Character Casting ...
Last issue's IMPrint covered the initial conceptualization of an
as-of-yet untitled bar-room brawl piece. This month, I will be describing the
process by which I developed all of the different creatures that will be
interacting in this scene. As luck would have it, I realized after their
creation that the two "main" characters were developed using two completely
Auditions for the main characters ...
The two main characters were involved in a fight with one another.
This much I knew. I also knew the approximate location of the two antagonists.
With those three points in mind, and nothing else, I started to create.
For no particular reason, I started on the
right-most main character first.
The first couple sketches were of a
"normal" humanoid creatures.
Fortunately, I simply didn't like the way the first attempts
looked. So I decided I would go ahead and try this guy as a centaur. The
next sketch was mainly to see if a centaur would even fit into the scene.
The resulting sketch is shown on the left.
The general direction was fairly horse-like, hints of a unicorn, with the
face a cross between human and horse.
While I wasn't happy with the
result, I thought the direction deserved further exploration.
So I made some quicker, smaller sketches.
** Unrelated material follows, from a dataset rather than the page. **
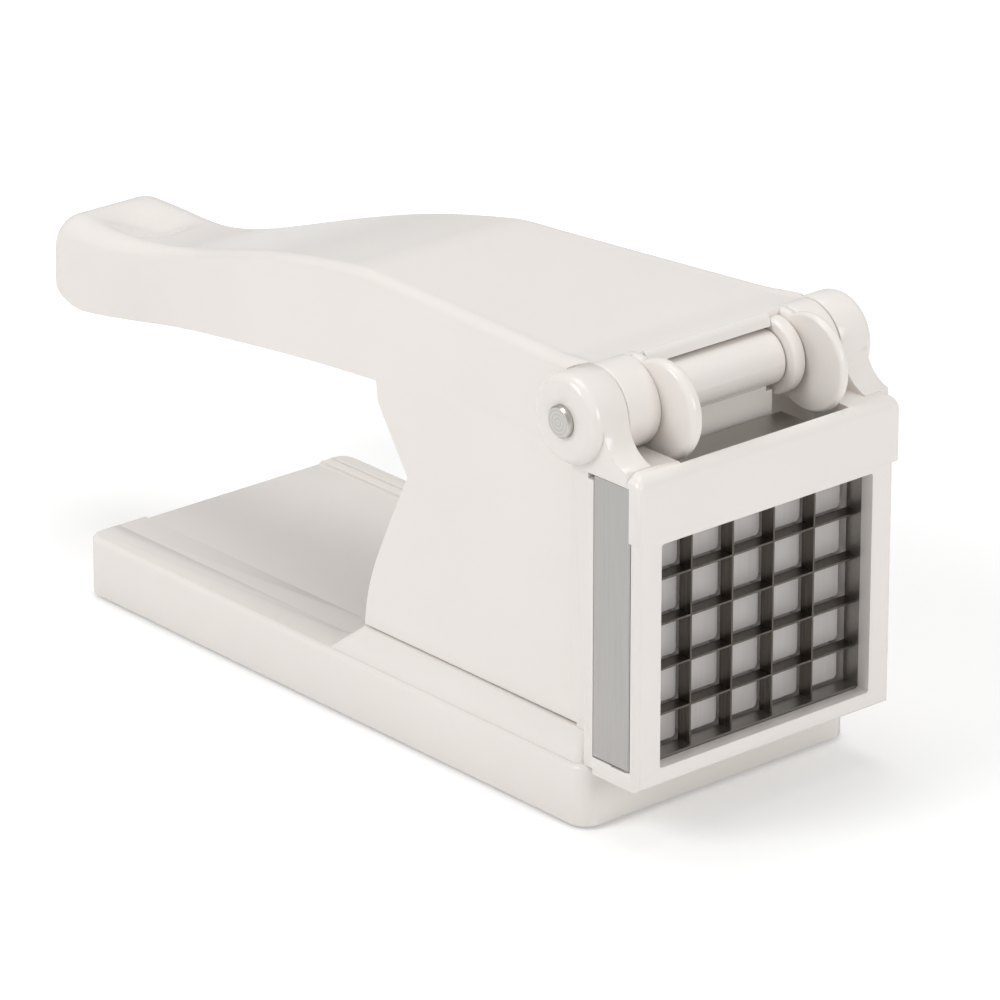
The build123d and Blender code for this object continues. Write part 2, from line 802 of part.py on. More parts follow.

I particularly liked the smaller
figure on the right. The pose was not only more compact, but gave a much better
sense that the creature was in the middle of rising. I thought this felt more
dynamic, that it gave a better sense of pent-up energy on the verge of
release. So I stuck with this pose.
The figure itself, however, still left me cold. It violated one of my
biggest rules: aggressively avoid characters which are too standard, too
ordinary. SO I started trying other hoofed
animals... not shown are the quick sketches of buffalo-centaurs, giraffe-
centaurs, etc. None of them worked quite like I wanted them to. Then Robin
suggested something a little more exotic that she'd seen at the local zoo,
an okapi. An okapi is a relative of the giraffe, but much smaller and
much closer to a horse in proportions but with some very interesting
shapes and colorings and a wonderfully bizarre face. I pulled out some
reference pictures, gave it a quick try and immediately
loved the result.
This character was finally coming together! I did another
close-up (or several) to further refine the face.
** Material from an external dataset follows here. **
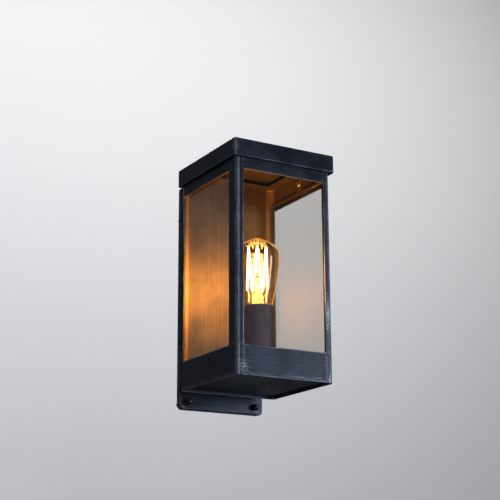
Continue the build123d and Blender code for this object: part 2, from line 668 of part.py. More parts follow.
def bulb_profile(inset):
    """Closed outline in the XZ plane, a given distance inside the glass's outer face:
    a blunt crown, a long taper, a waist and the straight neck."""
    r, top_z = BULB_R - inset, BULB_TOP - inset
    top, widest, rim = (0, 0, top_z), (r, 0, BULB_WIDEST_Z), (RIM_R - inset, 0, RIM_Z)
    waist, foot = (NECK_R - inset, 0, NECK_JOIN_Z), (NECK_R - inset, 0, NECK_JOIN_Z - 8)
    shoulder = (0.62 * r, 0, BULB_WIDEST_Z + 0.645 * (top_z - BULB_WIDEST_Z))
    return [
        Spline(top, shoulder, widest, tangents=((1, 0, -0.2), (0, 0, -1))),
        Bezier(widest, (r, 0, TAPER_PULL_Z), rim),
        Spline(rim, waist, tangents=((RIM_R - BULB_R, 0, RIM_Z - TAPER_PULL_Z), (0, 0, -1))),
        Line(waist, foot),
        Line(foot, (0, 0, foot[2])),
        Line((0, 0, foot[2]), top),
    ]


def bulb_glass():
    outer = revolve(make_face(Wire(bulb_profile(0))), Axis.Z)
    outer -= revolve(make_face(Wire(bulb_profile(ENVELOPE_T))), Axis.Z)
    open_end = rod_z(0, 0, NECK_JOIN_Z - 12, NECK_JOIN_Z - 7.5, NECK_R - ENVELOPE_T)
    return Pos(0, BULB_Y, 0) * (outer - open_end)


def bulb_cap():
    """The rolled brass screw shell round the neck of the glass."""
    z0, z1, wall = CONTACT_Z + 4.5, NECK_JOIN_Z + 1.0, 0.45
    outside = thread_wave(z0 + 1.5, z1 - 5, CAP_R - 0.3, 0.3)
    ledge = NECK_JOIN_Z - 8.1
    return turned([
        (9.5, z0), (12.3, z0), *outside, (CAP_R, z1 - 4), (CAP_R, z1), (CAP_R - wall, z1),
        (CAP_R - wall, ledge), (11.8, ledge), (11.8, z0 + 0.6), (9.5, z0 + 0.6),
    ])


def bulb_insulator():
    z0, z1 = CONTACT_Z + 1.2, CONTACT_Z + 4.5
    return turned([(0, z0), (5.0, z0), (9.4, z1), (9.4, z1 + 2), (0, z1 + 2)])


def bulb_contact():
    z = CONTACT_Z
    return turned([(0, z), (3.0, z), (4.4, z + 0.6), (4.4, z + 1.2), (0, z + 1.2)])


STEM_TIP = CAGE_TOP + 6.5


def bulb_stem():
    """The flared glass stem with a button at each end of the cage."""
    low, waist = NECK_JOIN_Z - 4, CAGE_LOW - 12
    return turned([
        (0, low + 1), (10.5, low), (11.7, low + 1.2), (5.5, low + 9), (3.2, low + 20),
        (3.4, waist), (1.6, waist + 3), (1.6, STEM_TIP - 5), (2.8, STEM_TIP - 2.4),
        (2.2, STEM_TIP), (0, STEM_TIP + 0.6),
    ])


def cage_point(index, radius, z):
    angle = 2 * math.pi * index / STRANDS
    return (radius * math.cos(angle), BULB_Y + radius * math.sin(angle), z)


def bend_z(index):
    """The filament bends at the top and the bottom of the cage by turns."""
    return CAGE_TOP if index % 2 == 0 else CAGE_LOW


def bulb_filament():
    """One wire in a slanting zigzag round the cage."""
    wire_r = 0.4
    bends = [cage_point(i, CAGE_R, bend_z(i)) for i in range(STRANDS)]
    strands = [bar(a, b, wire_r) for a, b in zip(bends, bends[1:])]
    return Part() + strands + [Pos(*bend) * Sphere(wire_r) for bend in bends]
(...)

After a couple more refinement hours I felt like he was done and that I knew
I liked the way the body shape fit with the pose, the markings looked
exotic, and best of all, I immediately got a sense of the personality of this
creature. He was a rogue, a rough and dirty highwayman with a good dose of
scoundrel in him. Sinewy and seedy, but strong and fiesty. All I had to do
was make a face to get all of that across! I still liked the idea of blending
human with animal, so I went back to it. Again, I really liked the results.
Sometimes you find a natural ...
Somewhere in the middle of all that, however, I needed a break. I
stopped and tried a sketch of the other guy.
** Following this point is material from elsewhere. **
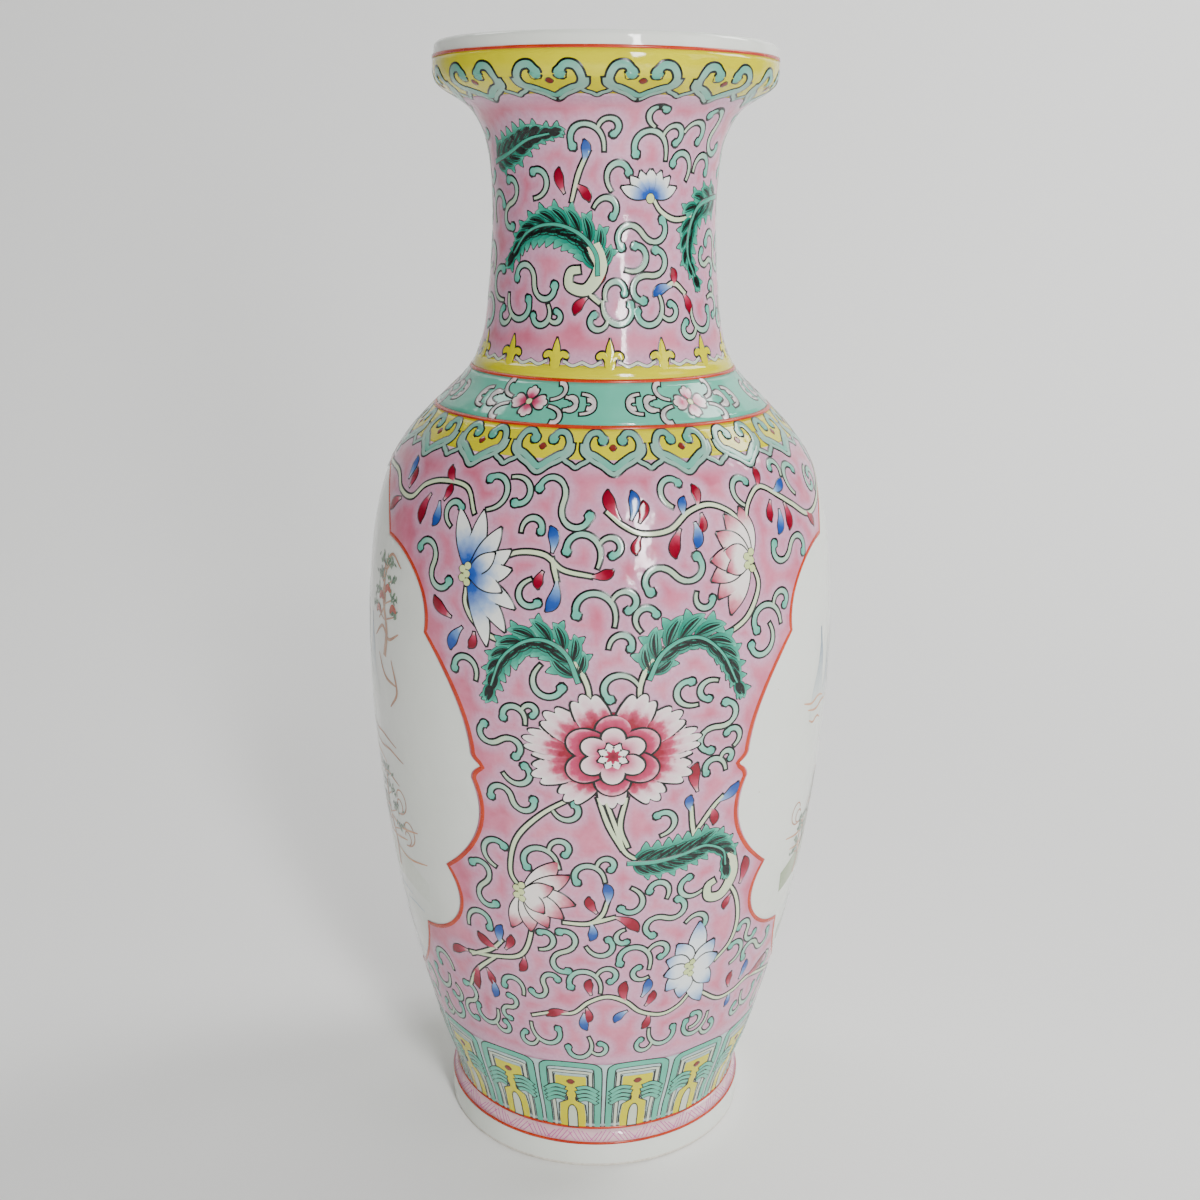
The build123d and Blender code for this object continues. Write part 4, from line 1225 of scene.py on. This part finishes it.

About 15 minutes later, this strange boar-dog-hippo-ogre thing
was throwing punches and I couldn't stop him! That fast, and he was
ready to fight the okapi. Some adjustments were made to the pose and general
shape in the final drawing, but that one sketch was as far as design work went.
What this shows is that there is no correct way to design a character.
All you can do is be ready when they show themselves. Some may take a lot of
elbow grease, re-working, references, patience and back-tracking. Others will
simply appear in the blink of an eye. What is important is that you feel like
you know the personality and quirks of your character. This may happen in a
single sketch, or it may take hours or days. But don't stop until it gets
there, or you will end up feeling like the piece is missing something.
Getting all the extras ...
After that, I needed to fill the role of bartender.
Again, I was
happy with one of the first drawings, one of a very wild-boar-like fellow who
nevertheless was daring enough to wear bows in his hair. But then again, he
may have been a she... I didn't ask.
A couple of old guys came in and played cards.
I rejected them, but
despite all of the noise, they refused to leave. So against my wishes, they
ended up in the final picture. Pesky old men...
Several primates came in. I liked some of them, such as the
pick-pocket who worked
well in the scene, but I had to reject almost all of the
rest on general principle. I needed variety, and having too many ape-based
characters would have felt too predictable.
I also seem to remember a young bar maid
who I thought would work well
in the scene, but she decided that there just wasn't room to stand amidst all
the flying food, fists, and insults. Oh well.
After that, the additions went by in a blur. There were some lizardy
guys, some fishy fellows, and several that don't seem like much of anything.
Some of them made it, some of them were cut, some were changed, and some
others missed the auditions but ended up on the final stage anyway!